The big carrot for all this frenzied activity was the prospect of a choice of office jobs galore in London for kids like us, even though we hadn’t completed our education. Such was the volume of demand, businesses big or small had to compete like mad for competent people: hence the clamour for Pitmans skills, the growing number of employment agencies like Brook Street Bureau and the slow and steady emergence of ‘The Temp’.
Eight pounds a week plus luncheon vouchers for a junior shorthand typist in London’s West End sounds very modest now – but for a fifteen-year-old then it meant real consumer power, new clothes on tap, sharply pointed-toe brown stilettos from Dolcis at £5 a pair. Lolly and I, already eager shoppers with our parents’ money, couldn’t wait to have our own cash: and we were not alone, part of a huge economic wave giving birth to a spending boom spearheaded by youngsters: we, not our parents, who’d struggled through war going without, would never have it so good.

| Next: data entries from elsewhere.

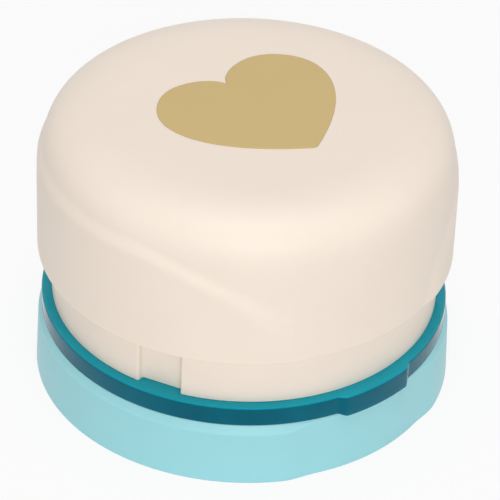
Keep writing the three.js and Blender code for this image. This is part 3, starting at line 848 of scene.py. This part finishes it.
def notched_circle(radius, angle, half_width, floor, edge):
    """Counter-clockwise circle with two flat-bottomed notches, at plus and minus an angle, edges rounded.

    Between notches the points follow the circle, a small pad off the notch. A notch is four corners: wall,
    floor, floor, wall. The walls draw in a little more than the radius does, so that every point has an angle
    of its own.
    """
    lip = math.sqrt(radius**2 - half_width**2)
    foot = half_width * floor / lip * WALL_DRAW
    off = math.asin(half_width / radius) + NOTCH_PAD
    notch = np.array([(-half_width, lip), (-foot, floor), (foot, floor), (half_width, lip)])
    corners, cuts = [], []
    for centre, start, end in ((-angle, -angle, angle), (angle, angle, 2 * np.pi - angle)):
        side = np.array([math.cos(centre), math.sin(centre)])
        out = np.array([math.sin(centre), -math.cos(centre)])
        corners += [u * side + v * out for u, v in notch]
        cuts += [edge] * 4
        arc = np.linspace(start + off, end - off, ARC_POINTS)
        corners += list(np.stack([np.sin(arc), -np.cos(arc)], axis=1) * radius)
        cuts += [0] * ARC_POINTS
    return softened(np.array(corners), cuts)


def smooth_step(value, start, end):
    """0 at start, 1 at end, eased as 3t^2 - 2t^3."""
    t = np.clip((value - start) / (end - start), 0, 1)
    return t * t * (3 - 2 * t)


# Cap


# How far the ceiling's shoulder comes down, as a share of the outer one
INNER_SHOULDER_SHARE = 0.5
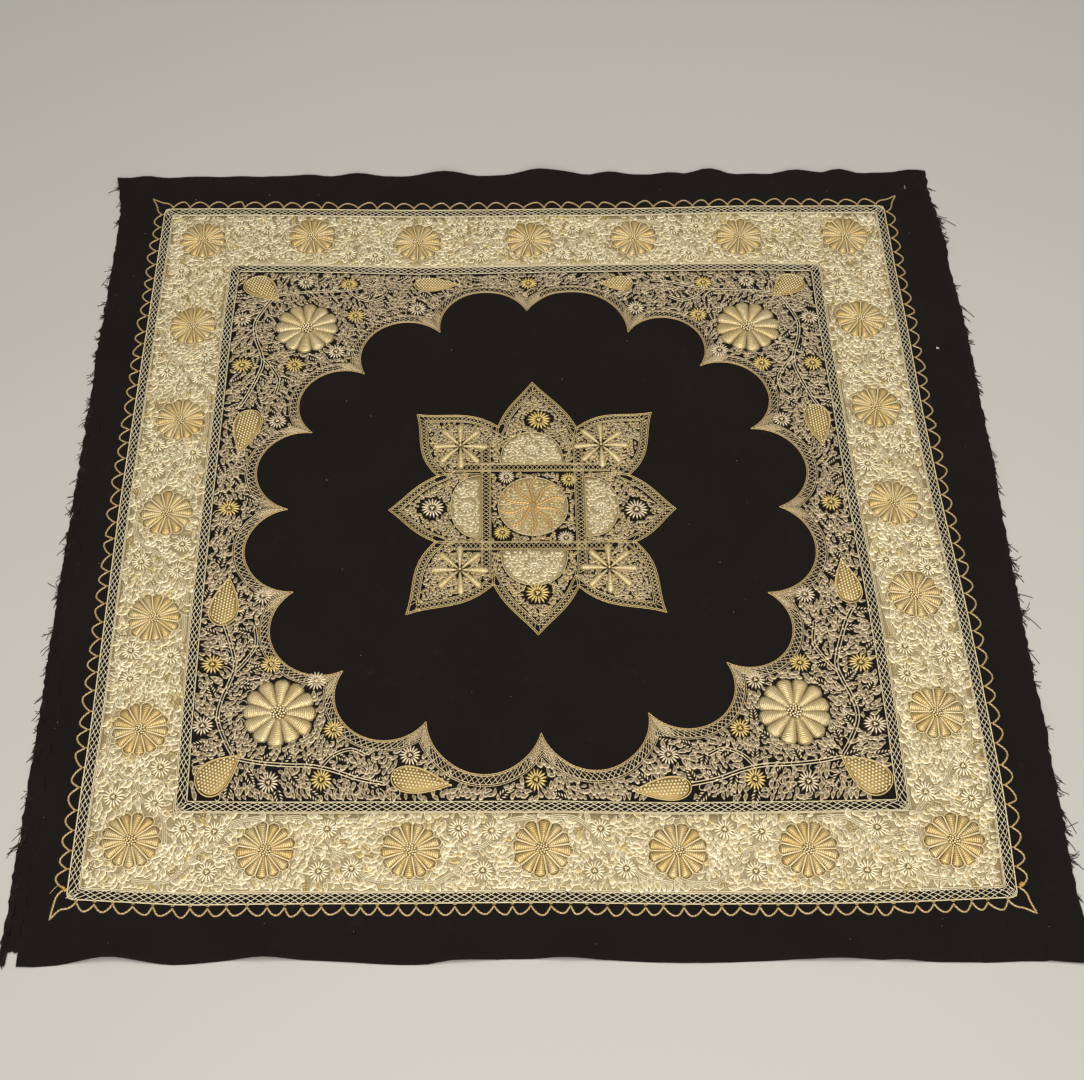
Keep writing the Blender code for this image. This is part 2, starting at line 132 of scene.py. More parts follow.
class Plan:
    """The nodes of one material, light or modifier."""

    def __init__(self, tree):
        self.tree = tree
        tree.nodes.clear()

    def add(self, kind, settings=None, *values, **named):
        """A node of this kind: settings first, then its inputs in order or by name, with _ for a space."""
        node = self.tree.nodes.new(kind)
        for name, value in (settings or {}).items():
            if name == "stops":
                ramp = node.color_ramp.elements
                while len(ramp) < len(value):
                    ramp.new(0.5)
                for stop, (place, colour) in zip(ramp, value):
                    stop.position = place
                    stop.color = (*colour, 1)
            else:
                setattr(node, name, value)
        sockets = [s for s in node.inputs if s.enabled]
        pairs = list(zip(sockets, values))
        for name, value in named.items():
            pairs.append((next(s for s in sockets if s.name == name.replace("_", " ")), value))
        for socket, value in pairs:
            if isinstance(value, Wire):
                self.tree.links.new(value.socket, socket)
            elif isinstance(value, tuple) and len(value) == 3 and socket.type == "RGBA":
                socket.default_value = (*value, 1)
            else:
                socket.default_value = value
        shown = [s for s in node.outputs if s.enabled]
        return Wire(self, shown[0]) if shown else None

    def mix(self, share, first, second):
        """A colour between two."""
        return self.add("ShaderNodeMix", {"data_type": "RGBA"}, share, first, second)

    def noise(self, place, scale, detail=2.0, roughness=0.5):
        """Soft random variation from 0 to 1, this many waves to the metre."""
        return self.add("ShaderNodeTexNoise", None, Vector=place, Scale=scale, Detail=detail, Roughness=roughness)

    def finish(self, surface):
        self.add("ShaderNodeOutputMaterial", None, Surface=surface)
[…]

Day after day, we plodded away at the typewriters, took down fake business letters in our wonky shorthand, listened intently as the formally worded documents were dictated to us over and over again. ‘Dear Sir. With reference to your letter of the twenty fourth … we remain, yours respectfully, and so on … It was dull, repetitive and frequently it seemed endless; you never thought you’d get there. But we did. Despite the somewhat disturbing behaviour of one of the typing supervisors, a nun called Sister Brigid who would regularly get behind your chair and literally shove the chair forwards, sadistically propelling you towards the covered keyboard if she felt you were inattentive or losing momentum. Sister Brigid was a bully. There was no doubt of that. But she had no time for the protracted ‘Stand Creature’ scenes of student humiliation that took place at my last school. You just copped it. Your mum and dad were paying. There was no other option but to keep clattering away.